Castlevania: Lords of Shadow – Mirror of Fate is a game whose problems can primarily be summed up with the title. It’s a bizarre hodgepodge of the old 2d metroidvania games with the console reboot’s mechanics, and the result is an overblown, muddled mess of a game.
Castlevania (I’m not typing that title out again) lets you play the alternate reality version of several of the Belmonts and Symphony of the Night’s Alucard in a world where they have terrible polygonal models and use combat crosses, not whips. Castlevania follows the mold of its predecessors in giving you some interesting backdrops to look at, providing a 3Dish perspective on a sidescrolling platformer. Unfortunately this version runs like garbage. Framerate concerns mean you never face more than two or three enemies at a time, and in those situations the game bogs down noticeably, with the 3D effects on or off. There are some cool depth of field effects to be seen, but I found myself turning the 3D off more often than not just to avoid bumping the screen into a blur while I mashed the X button on the 3DS.
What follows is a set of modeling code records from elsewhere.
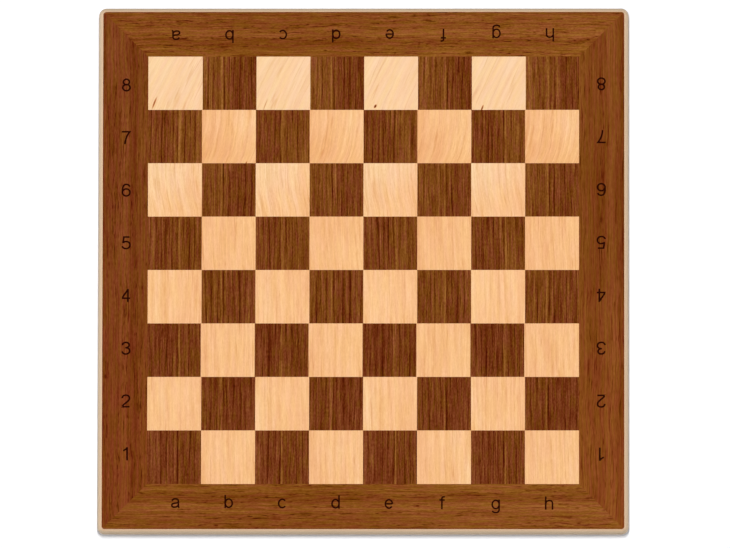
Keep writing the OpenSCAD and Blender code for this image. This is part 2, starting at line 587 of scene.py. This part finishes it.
# Border: lightness by the distance from the board's outer edge, of three sides and of the right one
# The darkening over the first few millimetres from the edge is painted shade, where the veneer curves down
# over the rounded edge; the bands further in are the figure
BORDER_TONE = ((0.0, -8.0), (3.5, -6.0), (5.5, -2.0), (7.5, 0.0), (14.0, 0.0), (16.5, 4.0),
               (19.5, 7.0), (22.0, 4.0), (24.5, -6.0), (27.5, -7.0), (30.0, 0.0), (32.0, 2.0),
               (37.0, 3.0))
RIGHT_TONE = ((0.0, -9.0), (5.0, -6.0), (9.0, 3.0), (12.5, 7.0), (15.5, 5.0), (18.5, -1.0),
              (22.0, -3.0), (27.0, -0.5), (37.0, 5.0))
# Lightness along every side, from left to right or from front to back, and all of it in general
BORDER_DRIFT = {
    "back": ((-HALF_BOARD, -1.5), (-130.0, -1.0), (-90.0, -4.0), (-40.0, -4.0), (0.0, -1.5),
             (40.0, 2.0), (90.0, 2.0), (130.0, 4.0), (HALF_BOARD, 5.0)),
    "front": ((-HALF_BOARD, -1.5), (-110.0, -1.5), (-50.0, -3.0), (0.0, -2.0), (40.0, 2.5),
              (80.0, 4.0), (120.0, 4.5), (150.0, 7.0), (HALF_BOARD, 7.5)),
    "left": ((-HALF_BOARD, 3.0), (-130.0, 3.0), (-80.0, 1.0), (-50.0, -1.5), (0.0, 1.5),
             (40.0, -0.5), (110.0, 0.0), (HALF_BOARD, 0.5)),
    "right": ((-HALF_BOARD, 7.5), (-130.0, 7.0), (-90.0, 3.0), (-50.0, 4.0), (-10.0, -2.0),
              (30.0, -5.0), (60.0, -7.5), (80.0, -6.0), (110.0, -1.5), (HALF_BOARD, 0.5))}
BORDER_LIFT = 2.5
# Middle colours of the golden and of the red brown of the back and the front, of the left side and of
# the right side
CROSS_BROWNS = ((128.5, 75.0, 18.0), (132.0, 68.0, 28.0))
LEFT_BROWNS = ((117.0, 61.5, 15.0), (120.5, 54.5, 24.5))
RIGHT_BROWNS = ((122.0, 67.0, 16.5), (125.5, 60.5, 25.0))
# Every side, with whether it runs along X, its tone, how strong its figure is, how much that is
# stretched, and its browns
BORDER_SIDES = {
    "back": (True, BORDER_TONE, 1.17, 1.0, CROSS_BROWNS),
    "front": (True, BORDER_TONE, 1.13, 1.25, CROSS_BROWNS),
    "left": (False, BORDER_TONE, 0.93, 1.5, LEFT_BROWNS),
    "right": (False, RIGHT_TONE, 0.82, 2.2, RIGHT_BROWNS)}
# Factors on the colour of the left and the right side, near the back and near the front, and the
# places up the board between which one gives way to the other
TINT_BACK = (1.0, 1.03, 1.0, 1.0)
TINT_FRONT = (1.0, 0.92, 0.82, 1.0)
TINT_SPAN = (60.0, -130.0)


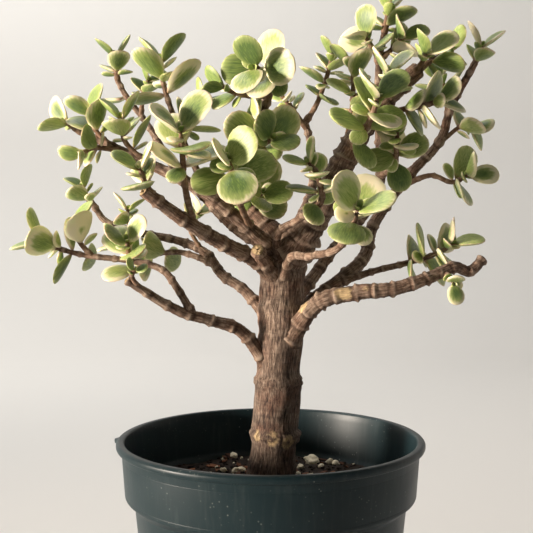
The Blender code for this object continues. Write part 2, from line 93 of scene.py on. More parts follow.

Prior, good, Castlevania games have all been based on challenging combat that was as much about positioning as it was timing. In Konami’s newest iteration you walk into an empty room and mash the X button until all of the enemies die and you move on. Your whip can cover most of the screen in a single swipe, and enemy combat is trivially easy. There are dodge mechanics and God of War-esque finishers, but for the first few hours of the game it was just mashing X, often while not moving at all, until a couple later enemies started doing enough damage to make the occasional jump or dodge important. The only respite from the absurdly easy combat are the boss battles, but the game’s clunky nature and framerate problems make these affairs more frustration than challenge. The game is also checkpointed every three or five minutes, including at different stages of boss battles (dying will bring you back to the last half of a boss fight and replenish your life and resources). It’s as if the developers realized you’d never want to do any part of this game a second time.
Beyond the whip there are four other skills at any given point, but all of them are either passive or appear in such limited numbers (early in the game Simon had a grand total of five axes…) that they simply can’t break up the game’s monotony. Your character will level up and gain some new moves (all of which are performed by either mashing or holding down X or Y), but your progression immediately resets upon moving to a new chapter (and character model). It’s a weird design decision that makes character progression feel useless; the lack of consistent progression means no incentive to find the game’s collectibles or even explore much of the levels.
There’s a host of other things to talk about in relation to Castlevania, and none of them are good. The (cart-based) game has noticeably long loading times, and when coupled with the framerate concerns it makes the entire affair seem like a rushed port to the 3DS. One of the few shining spots in the game comes in the form of cel-shaded cutscenes, but they only serve to underline how unpleasant the game’s normal character models look. Lengthy jumping puzzles just point out how slow and clunky moving your guy is, as do enemies who throw projectiles that are all but unavoidable because of the game’s sluggish responses to input.
There are a number of fans of Castlevania, particularly the DS and GBA titles that Konami threw out by the seeming dozen in the past years. After playing Mirror of Fate I expect those players will be glad there are so many of those other games out there. If this is the way the series is going fans will be replaying those old games quite a bit.